Lionel Shriver is the author of many things, including one book that I adored and another that gave me nightmares. But most recently, she’s written a lovely essay for The Guardian in which she reminisces about the years she was broke. She was writing constantly, but no one wanted to publish her work. Considering the circumstances, she should’ve been miserable.
But she says she wasn’t:
This is going to sound a stretch, but: those 12 years in the literary wilderness as a nobody, with a horribly high likelihood of getting nobodier? I think I was happy.
I’m serious. I was productive. The rejections were no picnic, but I relished writing the books themselves. A manuscript under way always gave me something to do; only while enduring the aimlessness between books was I truly glum. Otherwise, I had a sense of purpose. I knew what I wanted, which may have been more important than getting it.

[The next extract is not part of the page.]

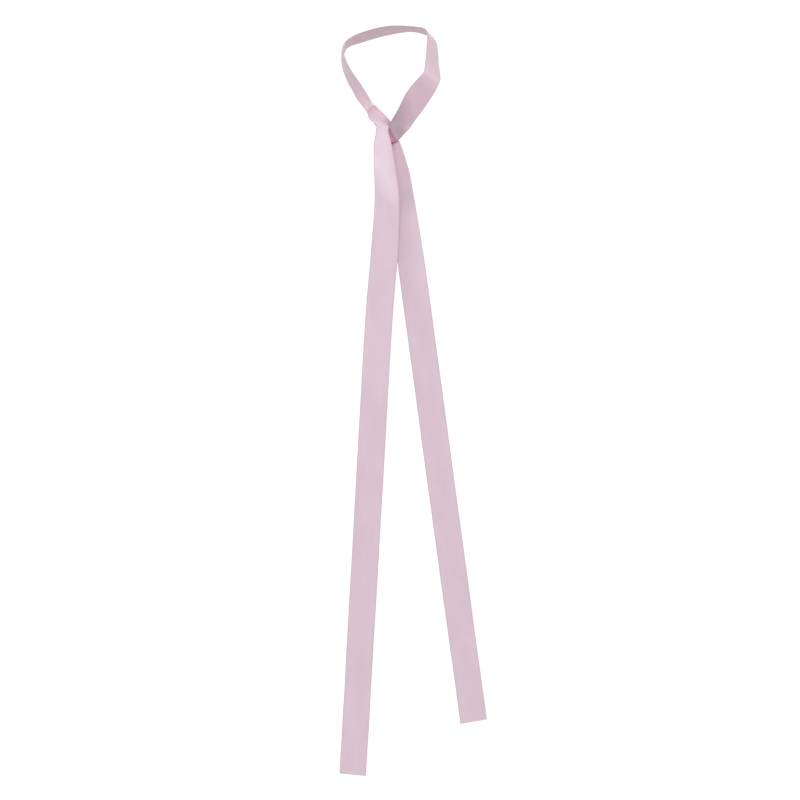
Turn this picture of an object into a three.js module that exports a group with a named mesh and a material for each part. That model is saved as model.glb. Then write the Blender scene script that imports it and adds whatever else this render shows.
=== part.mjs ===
// Skinny scarf, worn round the neck in a half knot, with both tails hanging down the front.
// It is one long strip of cloth, folded lengthwise and sewn into a flat, pressed tube, so it is
// modelled as one closed band that is carried along one path, from tail end to tail end.
// Millimetres. +Z is up, the front of the wearer looks towards -Y, and +X is on the viewer's right.
// The origin is the centre of the neck opening, where the neck would hold the scarf up.

import * as THREE from 'three';

// Driving dimensions of the band
const BAND_WIDTH = 32;
const BAND_THICKNESS = 1.2;
const MOST_GATHERED = 2; // gathered cloth bunches up to this many times its thickness

// How finely the band is cut into faces
const FACES_ACROSS = 12;
const ROUNDING_FACES = 4; // faces round each pressed edge
const TURN_PER_FACE = 10; // degrees of bend or twist
const CURL_START = 0.15; // the middle of the band stays flat, as a share of its half width
const CURL_SPAN = 0.75;

// The knot has axes of its own. The left strand runs straight through it along KNOT_ALONG, which
// slopes down to the right. KNOT_OUT points across the strand, up to the right.
const KNOT_CENTRE = new THREE.Vector3(-7, -60, -68.5);
const KNOT_SLOPE = THREE.MathUtils.degToRad(55.8);
const KNOT_ALONG = new THREE.Vector3(Math.cos(KNOT_SLOPE), 0, -Math.sin(KNOT_SLOPE));
const KNOT_OUT = new THREE.Vector3(Math.sin(KNOT_SLOPE), 0, Math.cos(KNOT_SLOPE));
const KNOT_FRONT = new THREE.Vector3(0, -1, 0);

// Every row is one place along the scarf. x, y, z is the middle of the band. The across columns
// point over the band to the edge that is the upper one round the neck. width is how wide the band
// is there, gathered or flat, and curl is how many degrees each edge turns back.
const placed = ([x, y, z, acrossX, acrossY, acrossZ, width, curl]) => ({
  middle: new THREE.Vector3(x, y, z),
  across: new THREE.Vector3(acrossX, acrossY, acrossZ).normalize(),
  width,
  curl,
});

// Inside the knot a place is given by its distance out from the left strand, in front of it, and
// along it. lean turns the band's across direction away from the strand, in degrees, seen from the front.
function knotted([out, front, along, lean, width, curl]) {
  const middle = KNOT_CENTRE.clone()
    .addScaledVector(KNOT_OUT, out)
    .addScaledVector(KNOT_FRONT, front)
    .addScaledVector(KNOT_ALONG, along);
  const across = KNOT_ALONG.clone().negate().applyAxisAngle(KNOT_FRONT, THREE.MathUtils.degToRad(lean));
  return { middle, across, width, curl };
}

// x, y, z, acrossX, acrossY, acrossZ, width, curl
const RIGHT_TAIL = [
  [103.4, -78, -774, 0.98, 0.2, 0.16, 32, 0], // cut end
  [67.8, -78, -513.5, 1, 0.08, 0.14, 32, 0],
  [32.7, -76, -254.5, 1, 0, 0.14, 32, 0], // opened flat
  [20.3, -71, -166, 1, 0, 0.14, 30, 25],
  [15, -66.5, -127, 1, 0, 0.2, 27, 35], // fans out below the knot
  [11, -62, -102.5, 1, 0, 0.35, 20, 35],
];

// out, front, along, lean, width, curl
const LEFT_STRAND_IN_KNOT = [
  [-0.5, -0.3, 29, -98, 15, 15], // leaves the knot
  [0, 0, 22, -90, 12.5, 0],
  [0, 0, 0, -90, 12, 0],
  [0, 0, -23.5, -90, 11.5, 0], // enters the knot
];

// x, y, z, acrossX, acrossY, acrossZ, width, curl
const NECK_LOOP = [
  [-24.2, -56.3, -42.5, 0.66, -0.48, 0.58, 14, 0], // left leg, gathering
  [-29.5, -52, -34.5, 0.4, -0.72, 0.58, 20, 0],
  [-37, -43, -22, 0.1, -0.81, 0.58, 28, 0],
  [-46, -29, -5.5, -0.01, -0.77, 0.64, 32, 0],
  [-51.5, -13, 9, 0, -0.7, 0.71, 32, 0], // left side of the neck
  [-53, -2, 18.5, 0.06, -0.68, 0.73, 32, 0],
  [-50.2, 9, 26.3, 0.08, -0.76, 0.6, 32, 0],
  [-43, 22, 34.8, 0.25, -0.88, 0.36, 32, 0],
  [-27.5, 39, 44.2, 0.2, -0.9, 0.38, 32, 0], // nape
  [0, 51, 52.5, 0.02, -0.96, 0.25, 32, 0],
  [25.5, 49, 54.5, -0.28, -0.94, 0.17, 32, 0],
  [42.7, 40, 51.2, -0.42, -0.87, 0.22, 32, 0],
  [52.2, 29, 46.8, -0.38, -0.88, 0.29, 32, 0],
  [55.3, 20, 39.5, -0.38, -0.82, 0.38, 32, 0], // right side of the neck
  [56.1, 9, 30.5, -0.41, -0.72, 0.55, 32, 0],
  [56, -5, 17.5, -0.46, -0.63, 0.64, 32, 0],
  [56, -21, 2.5, -0.54, -0.65, 0.54, 32, 0],
  [54.8, -33, -10.8, -0.6, -0.74, 0.27, 32, 0], // bends over the collar bone
  [50.3, -38.5, -19, -0.62, -0.67, 0.4, 32, 0],
  [41.5, -43.5, -31.5, -0.61, -0.55, 0.57, 32, 0], // right leg
  [29.5, -51, -50, -0.61, -0.55, 0.57, 31, 0],
  [21.8, -56, -63.3, -0.64, -0.44, 0.63, 27, 0],
  [14, -60.5, -74.4, -0.8, -0.12, 0.58, 21.5, 0], // gathers into the knot
  [9, -62.8, -81.3, -0.72, 0, 0.7, 19.8, 0],
];

// out, front, along, lean, width, curl
const WRAP = [
  [0.5, 3.1, 19.5, 3, 18, 0], // crosses in front of the left strand
  [-5.2, 2.9, 15.5, 0, 18, 0],
  [-8.1, 0, 13, 0, 18, 0], // turns under it
  [-5.2, -2.9, 10.5, 0, 18, 0],
  [0, -3, 3.5, 0, 20, 0], // passes behind it
  [5.4, -2.9, -4, 6, 25, 0],
  [9.2, 0.2, -7.8, 9.5, 26.6, 0], // comes up over it
  [6.7, 3.7, -7, 16, 29.5, 0],
];

// x, y, z, acrossX, acrossY, acrossZ, width, curl
const FRONT_TAIL = [
  [-8.5, -64.5, -62.5, -0.86, 0, 0.51, 30, 0], // falls over the knot
  [-7.5, -65, -69, -0.94, 0, 0.35, 24.5, 0],
  [-4, -66, -73, -0.97, 0, 0.22, 15.5, 0], // gathered crease
  [-3.9, -67, -80, -1, 0, 0.02, 15.5, 15],
  [-3.5, -69, -94, -1, 0, 0.02, 22, 30],
  [-1.5, -73.5, -119, -1, 0, 0, 27, 38], // fans out below the knot
  [1.5, -81, -158.5, -1, 0, 0.02, 30.5, 30],
  [-1.2, -88, -220, -1, 0, 0.05, 32, 10],
  [-7.1, -90, -290.5, -1, 0, 0.06, 32, 0], // opened flat
  [-20.1, -90, -513.5, -1, 0.1, 0.06, 32, 0],
  [-38.6, -90, -835, -0.97, 0.25, 0.07, 32, 0], // cut end
];

const stations = [
  ...RIGHT_TAIL.map(placed),
  ...LEFT_STRAND_IN_KNOT.map(knotted),
  ...NECK_LOOP.map(placed),
  ...WRAP.map(knotted),
  ...FRONT_TAIL.map(placed),
];

// Smooth curves through the stations: the middle line, the across direction, and width with curl.
const middleCurve = new THREE.CatmullRomCurve3(stations.map((s) => s.middle), false, 'centripetal');
const acrossCurve = new THREE.CatmullRomCurve3(stations.map((s) => s.across), false, 'catmullrom');
const gathers = stations.map((s) => new THREE.Vector3(s.width, s.curl, 0));
const gatherCurve = new THREE.CatmullRomCurve3(gathers, false, 'catmullrom');

// How far a run of directions turns in all, in degrees
function totalTurn(directions) {
  let turn = 0;
  for (let i = 1; i < directions.length; i += 1) {
    turn += directions[i - 1].angleTo(directions[i]);
  }
  return THREE.MathUtils.radToDeg(turn);
}

// Places along the path, 0 to 1, closer together where the band bends or twists
function sectionPlaces() {
  const probes = 24;
  const last = stations.length - 1;
  const places = [0];
  for (let i = 0; i < last; i += 1) {
    const samples = Array.from({ length: probes + 1 }, (_, k) => (i + k / probes) / last);
    const bend = totalTurn(samples.map((t) => middleCurve.getTangent(t)));
    const twist = totalTurn(samples.map((t) => acrossCurve.getPoint(t)));
    const steps = Math.max(1, Math.ceil(bend / TURN_PER_FACE), Math.ceil(twist / TURN_PER_FACE));
    for (let k = 1; k <= steps; k += 1) {
      places.push((i + k / steps) / last);
    }
  }
  return places;
}

// Half of the band's middle line in its own plane, from the centre to one edge: how far across,
// how far back, and the angle by which the curled edge has turned there.
function halfProfile(halfWidth, curl) {
  const steps = FACES_ACROSS / 2;
  const angleAt = (share) => {
    const curled = THREE.MathUtils.smoothstep(share, CURL_START, CURL_START + CURL_SPAN);
    return THREE.MathUtils.degToRad(curl) * curled;
  };
  const points = [{ across: 0, back: 0, angle: 0 }];
  for (let i = 1; i <= steps; i += 1) {
    const before = points[i - 1];
    const middle = angleAt((i - 0.5) / steps);
    points.push({
      across: before.across + (Math.cos(middle) * halfWidth) / steps,
      back: before.back + (Math.sin(middle) * halfWidth) / steps,
      angle: angleAt(i / steps),
    });
  }
  return points;
}

// The closed outline of the band where it is cut at one place: outer face, rounded edge, inner
// face, rounded edge. Every outline has the same number of points.
function outline(place) {
  const { x: gatheredWidth, y: curl } = gatherCurve.getPoint(place);
  const width = Math.min(gatheredWidth, BAND_WIDTH);
  const thickness = BAND_THICKNESS * Math.min(BAND_WIDTH / width, MOST_GATHERED);
  const middle = middleCurve.getPoint(place);
  const across = acrossCurve.getPoint(place).normalize();
  const outward = new THREE.Vector3().crossVectors(across, middleCurve.getTangent(place)).normalize();

  const half = halfProfile((width - thickness) / 2, curl);
  const mirrored = half.slice(1).reverse().map((p) => ({ ...p, across: -p.across, angle: -p.angle }));
  const profile = [...mirrored, ...half];
  const point = (p, turn) => {
    const direction = p.angle + turn;
    return middle.clone()
      .addScaledVector(across, p.across + (Math.sin(direction) * thickness) / 2)
      .addScaledVector(outward, -p.back + (Math.cos(direction) * thickness) / 2);
  };

  const upperEdge = profile[profile.length - 1];
  const lowerEdge = profile[0];
  const rounding = Array.from({ length: ROUNDING_FACES - 1 }, (_, k) => ((k + 1) * Math.PI) / ROUNDING_FACES);
  return [
    ...profile.map((p) => point(p, 0)),
    ...rounding.map((turn) => point(upperEdge, turn)),
    ...profile.slice().reverse().map((p) => point(p, Math.PI)),
    ...rounding.map((turn) => point(lowerEdge, Math.PI + turn)),
  ];
}

// Joins the outlines into one closed skin and closes both cut ends.
function bandGeometry() {
  const outlines = sectionPlaces().map(outline);
  const around = outlines[0].length;
  const positions = outlines.flat().flatMap((p) => p.toArray());
  const triangles = [];
  for (let i = 0; i + 1 < outlines.length; i += 1) {
    for (let j = 0; j < around; j += 1) {
      const a = i * around + j;
      const b = i * around + ((j + 1) % around);
      // both faces are split along the same diagonal, so that they stay parallel where the band twists
      if (j < around / 2) {
        triangles.push(a, b, a + around, b, b + around, a + around);
      } else {
        triangles.push(a, b, b + around, a, b + around, a + around);
      }
    }
  }

  // A cut end is closed with strips between its outer and inner face, and a fan at each edge
  const closeEnd = (start, flip) => {
    const outer = (j) => start + j;
    const inner = (j) => start + 2 * FACES_ACROSS + ROUNDING_FACES - j;
    const add = (a, b, c) => triangles.push(...(flip ? [a, c, b] : [a, b, c]));
    for (let j = 0; j < FACES_ACROSS; j += 1) {
      add(outer(j), outer(j + 1), inner(j));
      add(outer(j + 1), inner(j + 1), inner(j));
    }
    for (let k = 0; k < ROUNDING_FACES - 1; k += 1) {
      add(outer(FACES_ACROSS) + k, outer(FACES_ACROSS) + k + 1, inner(FACES_ACROSS));
      add(inner(0) + k, inner(0) + k + 1, outer(0));
    }
  };
  closeEnd(0, true);
  closeEnd((outlines.length - 1) * around, false);

  const geometry = new THREE.BufferGeometry();
  geometry.setAttribute('position', new THREE.Float32BufferAttribute(positions, 3));
  geometry.setIndex(triangles);
  geometry.computeVertexNormals();
  return geometry;
}

const cloth = new THREE.MeshStandardMaterial({ color: 0xd9c3cc, roughness: 0.6, metalness: 0 });
const band = new THREE.Mesh(bandGeometry(), cloth);
band.name = 'scarf_band';

const scarf = new THREE.Group();
scarf.add(band);

export default scarf;
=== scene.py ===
# %% [markdown]
# # A skinny satin scarf, tied in a half knot
# The real scarf is one strip of satin, folded lengthwise, sewn into a flat tube, turned and pressed.
# It is laid round in a loop, crosses over itself once in front and hangs down in two tails.
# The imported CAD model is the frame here: it fixes every size and place, and this script gives the
# same band its cloth, its soft folds and its satin finish.

# %% Load the frame
import bpy
import numpy as np
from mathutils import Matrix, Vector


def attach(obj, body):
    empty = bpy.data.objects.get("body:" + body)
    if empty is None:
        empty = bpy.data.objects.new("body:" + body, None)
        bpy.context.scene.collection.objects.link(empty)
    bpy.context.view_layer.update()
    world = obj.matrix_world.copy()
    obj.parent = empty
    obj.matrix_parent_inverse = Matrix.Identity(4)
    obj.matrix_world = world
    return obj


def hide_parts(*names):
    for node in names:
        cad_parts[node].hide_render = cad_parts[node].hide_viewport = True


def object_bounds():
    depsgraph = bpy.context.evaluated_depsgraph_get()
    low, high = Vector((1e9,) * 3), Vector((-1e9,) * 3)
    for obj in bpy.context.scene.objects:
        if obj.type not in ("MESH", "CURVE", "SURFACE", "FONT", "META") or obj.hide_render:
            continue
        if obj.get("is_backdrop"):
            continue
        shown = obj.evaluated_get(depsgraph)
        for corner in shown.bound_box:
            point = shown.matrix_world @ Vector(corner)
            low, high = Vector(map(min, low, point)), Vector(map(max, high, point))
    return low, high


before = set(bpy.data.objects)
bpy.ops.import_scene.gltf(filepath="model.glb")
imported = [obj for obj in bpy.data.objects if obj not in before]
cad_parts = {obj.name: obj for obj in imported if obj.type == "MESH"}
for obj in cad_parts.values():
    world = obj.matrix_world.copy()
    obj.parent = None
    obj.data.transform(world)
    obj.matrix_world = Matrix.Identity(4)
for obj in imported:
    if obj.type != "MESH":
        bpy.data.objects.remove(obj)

cad_low, cad_high = (list(corner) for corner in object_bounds())
print("frame size in mm:", np.round((np.array(cad_high) - np.array(cad_low)) * 1000, 1))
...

Psychologists would argue that what she’s getting at here doesn’t exactly describe a happy life; it describes a meaningful one. A paper published last year in The Journal of Positive Psychology makes a distinction between the two, in that a happy life is mostly “present-oriented,” as in, your current needs and wants are being met. A meaningful life, on the other hand, is one that is squarely focused on one’s purpose.
A good life is about more than happiness, in other words. Then again, the nit-picking of terms is a little beside the point here; Shriver says she was happy because she knew her life’s purpose. And as an added bonus, knowing the purpose of your life could actually extend it, recent research has found — even if you’re a “nobody.”